= Greyhound Board of Great Britain =

Sports Governing body

The Greyhound Board of Great Britain (GBGB) is the organisation that governs licensed greyhound racing in Great Britain. As of March 2026, it governed the 18 licensed stadiums in England and Wales.

== History ==
It was formed in 2009 as a self-regulating body after a merger between the British Greyhound Racing Board and the National Greyhound Racing Club (NGRC). The GBGB reports to the Department for Digital, Culture, Media & Sport (DCMS) and the Department for Environment, Food & Rural Affairs (DEFRA).

All greyhound-racing stadia and individuals working in the registered sector are subject to the Greyhound Board of Great Britain (GBGB) Rules of Racing and the Directions of the Stipendiary Stewards, who set the standards for greyhound welfare at the racecourses. Stewards’ Inquiries are held both locally and at the London headquarters and disciplinary action is taken against anyone found failing to comply.

On 24 March 2020, the GBGB took the unprecedented step of suspending Greyhound racing in the United Kingdom, due to the COVID-19 pandemic. They pledged financial help to all retired and racing greyhounds within the registered sector. Later in 2020, a 5-step plan was drawn up in order to resume activities in a limited manner, enabling a partial resumption of racing under COVID-19 restrictions.

== Accreditation ==
The GBGB is an independently audited body which is accredited by UKAS. UKAS accreditation requires periodic audit of systems and procedures and is a guarantee that high professional standards are being met. Moreover, the annual independent audit of the GBGB's accounts gives further assurance to the public and to the sport's funding body, the British Greyhound Racing Fund.

== Welfare ==
From 2017, the GBGB published its injury and retirement statistics on an annual basis. It also reiterated its commitment to greyhound welfare.

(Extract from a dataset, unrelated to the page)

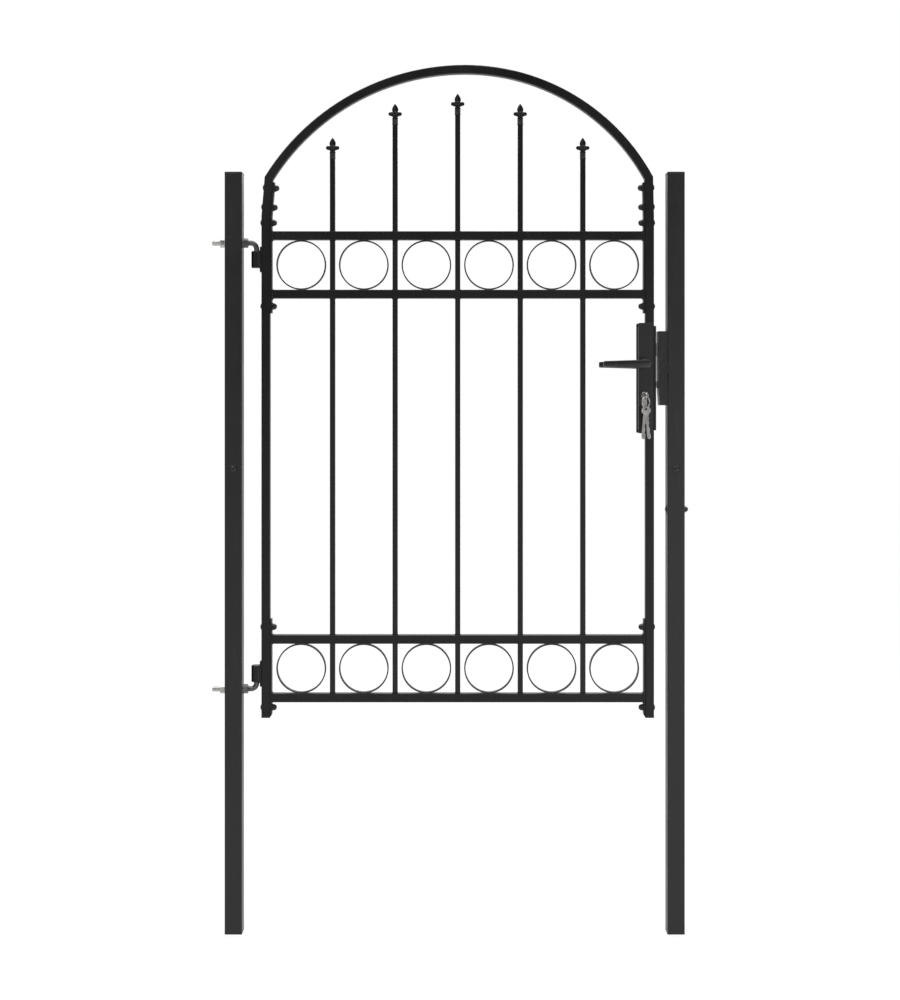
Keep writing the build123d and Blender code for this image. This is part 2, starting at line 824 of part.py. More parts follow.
for side_name, outward in (("front", -1), ("back", 1)):
    inner_plane = Plane(
        origin=(0, outward * lock_case_depth / 2, 0), x_dir=(1, 0, 0), z_dir=(0, -1, 0)
    )
    with BuildPart() as plate:
        with BuildSketch(inner_plane):
            with Locations((plate_centre_x, lock_centre)):
                RectangleRounded(lock_plate_width, lock_plate_height, lock_plate_corner)
        extrude(amount=-outward * lock_plate_thickness)
        outer_face = plate.faces().sort_by(Axis.Y, reverse=outward > 0)[0]
        chamfer(outer_face.edges(), lock_plate_edge)
        hole_across(spindle_x, 0, spindle_z, spindle_bore_radius, "Y")
        with BuildSketch(Plane.XZ):
            cylinder_outline(cylinder_clearance)
        extrude(amount=2 * lock_case_depth, both=True, mode=Mode.SUBTRACT)
    save(plate, f"lock_plate_{side_name}")

# Levers: a round neck on a rose, turning into a grip that tapers to its tip
lever_taper = math.asin((lever_hub_radius - lever_tip_height / 2) / lever_length)
grip_root_x = spindle_x - lever_hub_radius * math.sin(lever_taper)
grip_root_rise = lever_hub_radius * math.cos(lever_taper)
grip_tip_x = spindle_x - lever_length
hub_foot = lever_reach - lever_hub_depth
rose_foot = plate_face + lever_plate_gap
for side_name, outward in (("front", -1), ("back", 1)):
    with BuildPart() as lever:
        with BuildSketch(Plane.XZ) as front_view:
            with BuildLine():
                Polyline(
                    (grip_root_x, spindle_z + grip_root_rise),
                    (grip_tip_x, spindle_z + lever_tip_height / 2),
                    (grip_tip_x, spindle_z - lever_tip_height / 2),
                    (grip_root_x, spindle_z - grip_root_rise),
                )
                ThreePointArc(
                    (grip_root_x, spindle_z - grip_root_rise),
                    (spindle_x + lever_hub_radius, spindle_z),
                    (grip_root_x, spindle_z + grip_root_rise),
                )
            make_face()
            fillet(front_view.vertices().sort_by(Axis.X)[0:2], lever_tip_round)
        extrude(amount=-outward * lever_reach)
        with BuildSketch(Plane.XY.offset(spindle_z)):
            Polygon(
                (spindle_x + lever_hub_radius, outward * hub_foot),
                (spindle_x + lever_hub_radius, outward * lever_reach),
                (grip_tip_x, outward * lever_reach),
                (grip_tip_x, outward * (lever_reach - lever_tip_depth)),
                (spindle_x - lever_hub_radius, outward * hub_foot),
                align=None,
            )
        extrude(amount=lever_hub_radius, both=True, mode=Mode.INTERSECT)
        grip_sides = lever.faces().sort_by(Axis.Y, reverse=outward > 0)
        chamfer(grip_sides[0].edges(), lever_edge)
        rose_plane = Plane(
            origin=(spindle_x, outward * rose_foot, spindle_z),
            x_dir=(1, 0, 0),
            z_dir=(0, outward, 0),
        )
        with BuildSketch(rose_plane):
            Circle(lever_neck_radius)
        extrude(amount=(hub_foot + lever_reach) / 2 - rose_foot)
        with BuildSketch(rose_plane):
            Circle(lever_rose_radius)
        extrude(amount=lever_rose_depth, taper=lever_rose_taper)
    save(lever, f"lever_{side_name}")

with BuildPart() as spindle:
    block(
        centred(spindle_x, spindle_width),
        centred(0, 2 * (plate_face + lever_plate_gap)),
        centred(spindle_z, spindle_width),
    )
save(spindle, "lever_spindle")

with BuildPart() as cylinder:
    with BuildSketch(Plane.XZ):
        cylinder_outline(0)
    extrude(amount=plate_face + cylinder_proud, both=True)
    chamfer(cylinder.faces().filter_by(Axis.Y).edges(), cylinder_edge)
    block(
        centred(spindle_x, keyway_width),
        (-plate_face - cylinder_proud, -plate_face - cylinder_proud + keyway_depth),
        centred(cylinder_z, keyway_height),
        mode=Mode.SUBTRACT,
    )
save(cylinder, "lock_cylinder")

with BuildPart() as latch:
    block(
        (latch_back, latch_back + latch_length),
        centred(0, latch_depth),
        centred(latch_z, latch_height),
    )
    nose_edge = latch.edges().filter_by(Axis.Z).group_by(Axis.X)[-1].sort_by(Axis.Y)[-1]
    chamfer(nose_edge, latch_bevel_length, latch_bevel_depth)
save(latch, "latch_bolt")

with BuildPart() as dead_bolt:
    block(
        (dead_bolt_back, dead_bolt_back + dead_bolt_length),
        centred(0, dead_bolt_depth),
        centred(dead_bolt_z, dead_bolt_height),
    )
save(dead_bolt, "dead_bolt")

# Keeper: folded box on the latch post, open towards the post, with slots for both bolts
keeper_foot = keeper_centre - keeper_height / 2
keeper_top = keeper_centre + keeper_height / 2
with BuildPart() as keeper:
    with BuildSketch(Plane.XZ):
        Polygon(
            (post_face_latch, keeper_foot),
            (post_face_latch, keeper_top),
            (keeper_face, keeper_top),
            (keeper_face, keeper_foot + keeper_slant_height),
            (keeper_face + keeper_slant_width, keeper_foot),
            align=None,
        )
    extrude(amount=keeper_depth / 2, both=True)
    with BuildSketch(Plane.XZ):
        Polygon(
            (post_face_latch, keeper_foot + keeper_wall),
            (post_face_latch, keeper_top - keeper_wall),
            (keeper_face + keeper_wall, keeper_top - keeper_wall),
            (keeper_face + keeper_wall, keeper_foot + keeper_slant_height),
            (keeper_face + keeper_wall + keeper_slant_width, keeper_foot + keeper_wall),
            align=None,
        )
    extrude(amount=keeper_depth / 2 - keeper_wall, both=True, mode=Mode.SUBTRACT)
    for bolt_z, bolt_height, bolt_depth in (
        (latch_z, latch_height, latch_depth),
        (dead_bolt_z, dead_bolt_height, dead_bolt_depth),
    ):
        block(
            (keeper_face - keeper_wall, keeper_face + 2 * keeper_wall),
            centred(0, bolt_depth + 2 * keeper_slot_clearance),
            centred(bolt_z, bolt_height + 2 * keeper_slot_clearance),
            mode=Mode.SUBTRACT,
        )
save(keeper, "lock_keeper")

# Keys: one in the cylinder, two spares on a flat ring through its bow
bow_y = -plate_face - cylinder_proud - key_bow_gap - key_bow_radius
blade_tip_y = -plate_face - cylinder_proud + key_blade_length - key_bow_gap
hole_inset = key_bow_radius - key_hole_edge - key_hole_radius
hole_y = bow_y - hole_inset
side_plane = Plane(origin=(spindle_x, 0, 0), x_dir=(0, 1, 0), z_dir=(1, 0, 0))
with BuildPart() as key:
    with BuildSketch(side_plane):
        with Locations((bow_y, cylinder_z)):
            Circle(key_bow_radius)
        with Locations(((bow_y + blade_tip_y) / 2, cylinder_z)):
            Rectangle(blade_tip_y - bow_y, key_blade_width)
        with Locations((hole_y, cylinder_z)):
            Circle(key_hole_radius, mode=Mode.SUBTRACT)
    extrude(amount=key_thickness / 2, both=True)
save(key, "key")

ring_top_z = cylinder_z - key_hole_radius + key_ring_wire + key_ring_seat
ring_centre_z = ring_top_z - key_ring_radius
ring_way = Vector(1, 0, 0).rotate(Axis.Z, key_ring_turn)
ring_plane = Plane(
    origin=(spindle_x, hole_y, ring_centre_z),
    x_dir=ring_way,
    z_dir=ring_way.rotate(Axis.Z, 90),
)
with BuildPart() as key_ring:
    with BuildSketch(ring_plane):
        Circle(key_ring_radius + key_ring_wire)
        Circle(key_ring_radius - key_ring_wire, mode=Mode.SUBTRACT)
    extrude(amount=key_ring_wire, both=True)
save(key_ring, "key_ring")

with BuildPart() as spare_keys:
    for place in (-1, 1):
        spread = math.radians(place * spare_key_spread)
        wire = ring_plane.origin + ring_way * key_ring_radius * math.sin(spread)
        wire_z = wire.Z - key_ring_radius * math.cos(spread)
        hole_z = wire_z - key_hole_radius + key_ring_wire + key_ring_seat
        facing = Vector(1, 0, 0).rotate(Axis.Z, spare_key_turn)
        across = facing.rotate(Axis.Z, 90)
        swing = math.radians(spare_key_lean - place * spare_key_swing)
        key_plane = Plane(
            origin=(wire.X, wire.Y, hole_z),
            x_dir=across * math.cos(swing) + Vector(0, 0, math.sin(swing)),
            z_dir=facing,
        )
        with BuildSketch(key_plane):
            with Locations((0, -hole_inset)):
                Circle(key_bow_radius)
            with Locations((0, -hole_inset - spare_key_length / 2)):
                Rectangle(key_blade_width, spare_key_length)
            Circle(key_hole_radius, mode=Mode.SUBTRACT)
        extrude(amount=key_thickness / 2, both=True)
save(spare_keys, "spare_keys")
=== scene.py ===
"""Dresses the arched garden gate: coats, welds, threads, lever handles, keys and the studio it stands in."""

import logging
import math
from collections.abc import Iterable, Sequence
from dataclasses import dataclass
from enum import Enum

import bmesh
import bpy
from mathutils import Matrix, Vector

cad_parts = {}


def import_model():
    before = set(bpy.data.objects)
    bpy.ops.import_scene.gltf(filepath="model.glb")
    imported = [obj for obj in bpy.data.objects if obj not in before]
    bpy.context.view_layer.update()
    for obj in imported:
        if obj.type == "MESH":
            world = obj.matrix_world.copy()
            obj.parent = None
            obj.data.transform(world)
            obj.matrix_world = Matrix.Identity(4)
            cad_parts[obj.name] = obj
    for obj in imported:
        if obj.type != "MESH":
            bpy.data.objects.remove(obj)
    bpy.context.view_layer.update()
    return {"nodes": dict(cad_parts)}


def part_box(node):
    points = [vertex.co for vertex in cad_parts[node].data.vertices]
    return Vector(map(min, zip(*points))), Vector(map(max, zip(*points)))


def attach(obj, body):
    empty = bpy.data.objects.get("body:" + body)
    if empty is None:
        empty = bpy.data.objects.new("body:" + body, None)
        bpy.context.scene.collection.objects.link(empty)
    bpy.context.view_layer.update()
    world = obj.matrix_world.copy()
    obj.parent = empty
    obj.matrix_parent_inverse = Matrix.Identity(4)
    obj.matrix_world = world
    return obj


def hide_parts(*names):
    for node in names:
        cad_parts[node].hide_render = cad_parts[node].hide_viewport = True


log = logging.getLogger("garden_gate")

BMVert = bmesh.types.BMVert
BMEdge = bmesh.types.BMEdge
NodeTree = bpy.types.NodeTree
Outputs = bpy.types.NodeOutputs
Socket = bpy.types.NodeSocket
Colour = tuple[float, float, float]
Profile = Sequence[tuple[float, float]]
Run = Sequence[tuple[float, float, float]]

MM = 0.001
X_WAY = Vector((1.0, 0.0, 0.0))
Y_WAY = Vector((0.0, 1.0, 0.0))
Z_WAY = Vector((0.0, 0.0, 1.0))
WHITE = (1.0, 1.0, 1.0, 1.0)
BOTH_WAYS = (-1.0, 1.0)
RAILS = ("rail_upper_top", "rail_upper_bottom", "rail_lower_top", "rail_lower_bottom")


class Slot(Enum):
    """Material slots of the gate's record."""

    POWDER = "powder_black"
    CAST = "cast_black"
    CAP = "cap_plastic"
    BOLT = "bolt_black"
    ZINC = "zinc_plate"
    LEVER = "lever_black"
    LOCK = "lock_steel"
    NICKEL = "nickel"


class Body(Enum):
    """Parts of the gate that move as one."""

    POSTS = "posts"
    LEAF = "leaf"
    HANDLE = "handle"


class Side(Enum):
    """Front and back of the leaf, as the sign of Y."""

    FRONT = -1
    BACK = 1


# ---------------------------------------------------------------- nodes


@dataclass(frozen=True)
class NodeBoard:
    """Places the nodes of one tree and joins them.

    An input is a number or colour, which is set on the socket itself, or the socket that it comes from.
    """

    tree: NodeTree

    def put(self, kind: str, inputs: dict[str | int, object] | None = None, **settings: object) -> bpy.types.Node:
        """Places a node.

        Args:
            kind: Type of the node.
            inputs: Its inputs, by name or by place where a name is used twice.
            settings: Settings of the node itself.

        Returns:
            The node.
        """
        node = self.tree.nodes.new(kind)
        for name, value in settings.items():
            setattr(node, name, value)
        for name, value in (inputs or {}).items():
            if isinstance(value, Socket):
                self.tree.links.new(value, node.inputs[name])
            else:
                node.inputs[name].default_value = value
        return node

    def group(self, tree: NodeTree, inputs: dict[str, float]) -> Outputs:
        """Places a shared group with its own values and gives its outputs."""
        return self.put("ShaderNodeGroup", inputs, node_tree=tree).outputs

    def noise(self, scale: float | Socket, detail: float, rough: float = 0.5, place: Socket | None = None) -> Socket:
        """Places a noise pattern.

        Args:
            scale: Its scale.
            detail: Its detail.
            rough: Its roughness.
            place: Where it is read; the object's own coordinates where it isn't given.

        Returns:
            The pattern, from 0 to 1.
        """
        place = place or self.put("ShaderNodeTexCoord").outputs["Object"]
        inputs = {"Vector": place, "Scale": scale, "Detail": detail, "Roughness": rough}
        return self.put("ShaderNodeTexNoise", inputs).outputs["Fac"]

    def part(self, vector: Socket, axis: str) -> Socket:
        """Takes one axis of a vector."""
        return self.put("ShaderNodeSeparateXYZ", {"Vector": vector}).outputs[axis]

    def maths(self, operation: str, *inputs: float | Socket) -> Socket:
        """Places a sum or product and gives its result."""
        return self.put("ShaderNodeMath", dict(enumerate(inputs)), operation=operation).outputs["Value"]

    def reach(
        self, value: Socket, span: tuple[float, float], to: tuple[float, float] = (0.0, 1.0), smooth: bool = False
    ) -> Socket:
        """Stretches a value from one span to another.

        Args:
            value: The value.
            span: Where it starts and ends.
            to: What it starts and ends at afterwards.
            smooth: Whether it starts and ends gently.

        Returns:
            The stretched value.
        """
        inputs = {"Value": value, "From Min": span[0], "From Max": span[1], "To Min": to[0], "To Max": to[1]}
        kind = "SMOOTHSTEP" if smooth else "LINEAR"
        return self.put("ShaderNodeMapRange", inputs, interpolation_type=kind).outputs["Result"]

    def blend(self, factor: Socket, low: float | Socket, high: float | Socket) -> Socket:
        """Mixes two values; a Mix node's sockets for values are 2 and 3."""
        return self.put("ShaderNodeMix", {0: factor, 2: low, 3: high}).outputs[0]

    def mix(self, factor: Socket, low: Colour | Socket, high: Colour) -> Socket:
        """Mixes two colours; a Mix node's sockets for colours are 6 and 7, and 2 on its way out."""
        low = low if isinstance(low, Socket) else (*low, 1.0)
        return self.put("ShaderNodeMix", {0: factor, 6: low, 7: (*high, 1.0)}, data_type="RGBA").outputs[2]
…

Greyhound Racing has attracted the interest of animal welfare groups for many years. The GBGB takes part in a number of welfare forums and has good working relations with representatives from other bodies such as the Dogs Trust and Battersea Dogs & Cats Home. They also report on welfare to DEFRA and the All-Party Parliamentary Greyhound Group.

== Regulatory powers ==
Any person in the registered sector is subject to the GBGB Rules of Racing and the Directions of the Stewards, who set the standards for greyhound welfare and racing integrity, from racecourse facilities and trainers' kennels to retirement of greyhounds. There are Stewards' inquiries, and then disciplinary action is taken against anyone found failing to comply.

The GBGB have no regulatory power over people or greyhounds that are not registered with them or over Irish racing and breeding. It does not govern Northern Irish tracks and therefore has no jurisdiction over them and similarly it did not govern independent tracks, (the last of which closed in March 2025).